◆ **Set exercise**: From the records below, extract only the lines running from the line with "addRiser();" to the line with "obj.data.transform(obj.matrix_world)", both lines included, reproducing them exactly.
##### Material
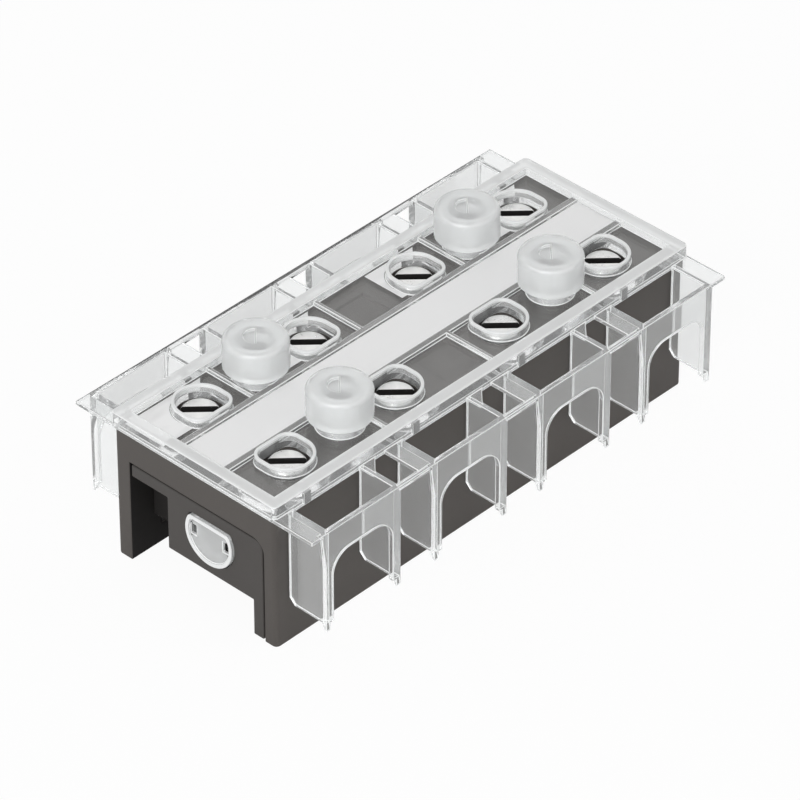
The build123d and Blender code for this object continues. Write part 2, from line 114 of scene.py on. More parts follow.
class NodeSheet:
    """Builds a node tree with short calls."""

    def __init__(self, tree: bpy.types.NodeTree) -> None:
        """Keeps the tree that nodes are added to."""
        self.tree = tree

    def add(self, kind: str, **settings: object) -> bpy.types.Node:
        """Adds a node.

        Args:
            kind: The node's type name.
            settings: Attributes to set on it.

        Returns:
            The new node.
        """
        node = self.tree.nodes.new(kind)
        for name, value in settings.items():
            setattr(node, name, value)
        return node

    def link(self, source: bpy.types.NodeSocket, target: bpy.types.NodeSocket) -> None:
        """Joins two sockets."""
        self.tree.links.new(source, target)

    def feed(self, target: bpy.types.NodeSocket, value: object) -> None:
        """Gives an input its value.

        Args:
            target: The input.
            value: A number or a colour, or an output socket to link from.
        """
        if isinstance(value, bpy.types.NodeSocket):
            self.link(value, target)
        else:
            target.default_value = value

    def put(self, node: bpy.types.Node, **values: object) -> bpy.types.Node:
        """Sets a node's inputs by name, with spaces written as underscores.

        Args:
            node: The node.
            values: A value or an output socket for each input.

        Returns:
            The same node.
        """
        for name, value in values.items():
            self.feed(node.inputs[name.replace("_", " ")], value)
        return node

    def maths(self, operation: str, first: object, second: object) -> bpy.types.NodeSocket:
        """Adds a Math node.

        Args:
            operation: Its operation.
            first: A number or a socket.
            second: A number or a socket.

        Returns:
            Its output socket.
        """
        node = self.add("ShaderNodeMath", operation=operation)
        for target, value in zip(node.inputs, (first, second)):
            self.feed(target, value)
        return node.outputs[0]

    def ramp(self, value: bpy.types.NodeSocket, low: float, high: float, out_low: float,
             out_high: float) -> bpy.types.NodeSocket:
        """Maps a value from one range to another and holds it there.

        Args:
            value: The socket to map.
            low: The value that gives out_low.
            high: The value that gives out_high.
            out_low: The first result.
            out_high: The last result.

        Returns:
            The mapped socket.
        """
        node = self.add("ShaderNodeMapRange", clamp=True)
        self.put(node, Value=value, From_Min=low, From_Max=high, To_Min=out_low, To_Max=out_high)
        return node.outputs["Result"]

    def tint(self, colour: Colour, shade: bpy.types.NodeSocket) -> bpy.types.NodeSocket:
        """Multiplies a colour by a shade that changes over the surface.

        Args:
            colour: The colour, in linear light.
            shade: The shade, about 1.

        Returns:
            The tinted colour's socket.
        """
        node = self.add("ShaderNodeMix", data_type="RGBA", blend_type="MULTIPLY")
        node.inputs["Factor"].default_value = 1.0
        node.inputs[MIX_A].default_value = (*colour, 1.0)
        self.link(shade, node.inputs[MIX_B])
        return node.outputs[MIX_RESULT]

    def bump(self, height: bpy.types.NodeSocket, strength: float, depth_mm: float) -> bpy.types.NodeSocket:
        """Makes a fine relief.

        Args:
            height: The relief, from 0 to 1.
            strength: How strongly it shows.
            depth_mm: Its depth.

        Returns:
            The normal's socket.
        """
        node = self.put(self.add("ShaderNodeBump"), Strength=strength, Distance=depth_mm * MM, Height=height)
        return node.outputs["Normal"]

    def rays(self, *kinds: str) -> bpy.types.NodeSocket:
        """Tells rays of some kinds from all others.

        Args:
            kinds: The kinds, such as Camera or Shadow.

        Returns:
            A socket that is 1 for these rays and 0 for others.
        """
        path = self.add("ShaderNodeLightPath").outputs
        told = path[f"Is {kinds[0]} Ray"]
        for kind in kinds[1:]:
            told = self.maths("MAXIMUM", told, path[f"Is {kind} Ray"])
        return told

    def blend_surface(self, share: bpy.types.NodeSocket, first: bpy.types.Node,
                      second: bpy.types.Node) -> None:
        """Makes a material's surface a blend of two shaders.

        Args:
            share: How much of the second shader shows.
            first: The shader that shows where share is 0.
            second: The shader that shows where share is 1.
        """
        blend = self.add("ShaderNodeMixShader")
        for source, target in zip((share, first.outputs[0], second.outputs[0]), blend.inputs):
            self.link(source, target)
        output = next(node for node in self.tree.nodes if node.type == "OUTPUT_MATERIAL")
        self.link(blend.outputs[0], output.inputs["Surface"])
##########
##### Material
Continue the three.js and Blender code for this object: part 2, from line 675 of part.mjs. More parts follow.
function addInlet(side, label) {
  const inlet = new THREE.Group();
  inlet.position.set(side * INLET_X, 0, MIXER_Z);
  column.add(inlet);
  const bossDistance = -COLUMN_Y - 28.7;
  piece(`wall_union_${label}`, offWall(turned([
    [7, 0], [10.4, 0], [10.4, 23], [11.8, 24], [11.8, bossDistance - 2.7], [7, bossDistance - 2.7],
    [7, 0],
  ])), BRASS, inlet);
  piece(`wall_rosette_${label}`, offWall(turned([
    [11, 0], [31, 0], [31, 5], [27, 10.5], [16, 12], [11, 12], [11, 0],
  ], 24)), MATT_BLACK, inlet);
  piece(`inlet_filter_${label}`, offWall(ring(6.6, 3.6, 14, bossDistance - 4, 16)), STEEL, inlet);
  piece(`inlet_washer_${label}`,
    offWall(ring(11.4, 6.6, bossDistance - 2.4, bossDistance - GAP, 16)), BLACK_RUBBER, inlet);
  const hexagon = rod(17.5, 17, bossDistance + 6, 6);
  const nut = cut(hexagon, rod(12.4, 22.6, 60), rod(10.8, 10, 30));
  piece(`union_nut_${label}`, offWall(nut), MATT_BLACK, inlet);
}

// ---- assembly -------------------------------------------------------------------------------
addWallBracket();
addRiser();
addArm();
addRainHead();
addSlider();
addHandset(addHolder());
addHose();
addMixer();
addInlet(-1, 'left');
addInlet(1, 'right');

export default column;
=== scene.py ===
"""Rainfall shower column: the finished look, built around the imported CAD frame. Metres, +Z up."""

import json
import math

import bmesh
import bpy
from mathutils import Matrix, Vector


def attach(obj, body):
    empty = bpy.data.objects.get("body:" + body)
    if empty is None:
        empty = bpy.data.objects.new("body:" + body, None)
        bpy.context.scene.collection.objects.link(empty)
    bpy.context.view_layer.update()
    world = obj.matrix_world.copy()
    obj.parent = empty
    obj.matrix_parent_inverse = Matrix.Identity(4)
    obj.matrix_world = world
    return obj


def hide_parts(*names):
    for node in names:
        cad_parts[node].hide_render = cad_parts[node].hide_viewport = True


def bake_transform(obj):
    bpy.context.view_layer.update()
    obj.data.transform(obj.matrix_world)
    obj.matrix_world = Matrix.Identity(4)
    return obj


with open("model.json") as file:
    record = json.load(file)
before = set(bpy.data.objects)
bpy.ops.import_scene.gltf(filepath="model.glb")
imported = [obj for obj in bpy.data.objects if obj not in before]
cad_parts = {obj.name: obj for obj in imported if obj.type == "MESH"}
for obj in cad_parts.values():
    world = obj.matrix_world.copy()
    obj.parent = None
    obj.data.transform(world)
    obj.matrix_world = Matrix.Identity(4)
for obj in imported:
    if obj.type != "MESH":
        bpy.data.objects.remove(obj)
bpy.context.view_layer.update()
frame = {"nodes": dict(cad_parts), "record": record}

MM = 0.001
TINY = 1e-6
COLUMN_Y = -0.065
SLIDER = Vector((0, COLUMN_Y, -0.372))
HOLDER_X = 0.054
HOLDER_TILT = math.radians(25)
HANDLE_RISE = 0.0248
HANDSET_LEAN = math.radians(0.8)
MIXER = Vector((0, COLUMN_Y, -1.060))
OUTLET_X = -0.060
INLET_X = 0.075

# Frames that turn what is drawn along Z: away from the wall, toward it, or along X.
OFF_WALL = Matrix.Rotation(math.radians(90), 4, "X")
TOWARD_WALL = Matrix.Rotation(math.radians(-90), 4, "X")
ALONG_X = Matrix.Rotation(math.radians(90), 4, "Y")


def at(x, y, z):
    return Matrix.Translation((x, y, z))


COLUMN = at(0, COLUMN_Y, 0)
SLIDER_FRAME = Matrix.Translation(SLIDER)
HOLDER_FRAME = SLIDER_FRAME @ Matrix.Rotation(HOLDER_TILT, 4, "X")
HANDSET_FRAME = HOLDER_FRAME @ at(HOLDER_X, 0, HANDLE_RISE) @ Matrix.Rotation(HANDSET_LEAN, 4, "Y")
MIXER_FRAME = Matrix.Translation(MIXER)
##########
◆ **Correct output**:
addRiser();
addArm();
addRainHead();
addSlider();
addHandset(addHolder());
addHose();
addMixer();
addInlet(-1, 'left');
addInlet(1, 'right');

export default column;
=== scene.py ===
"""Rainfall shower column: the finished look, built around the imported CAD frame. Metres, +Z up."""

import json
import math

import bmesh
import bpy
from mathutils import Matrix, Vector


def attach(obj, body):
    empty = bpy.data.objects.get("body:" + body)
    if empty is None:
        empty = bpy.data.objects.new("body:" + body, None)
        bpy.context.scene.collection.objects.link(empty)
    bpy.context.view_layer.update()
    world = obj.matrix_world.copy()
    obj.parent = empty
    obj.matrix_parent_inverse = Matrix.Identity(4)
    obj.matrix_world = world
    return obj


def hide_parts(*names):
    for node in names:
        cad_parts[node].hide_render = cad_parts[node].hide_viewport = True


def bake_transform(obj):
    bpy.context.view_layer.update()
    obj.data.transform(obj.matrix_world)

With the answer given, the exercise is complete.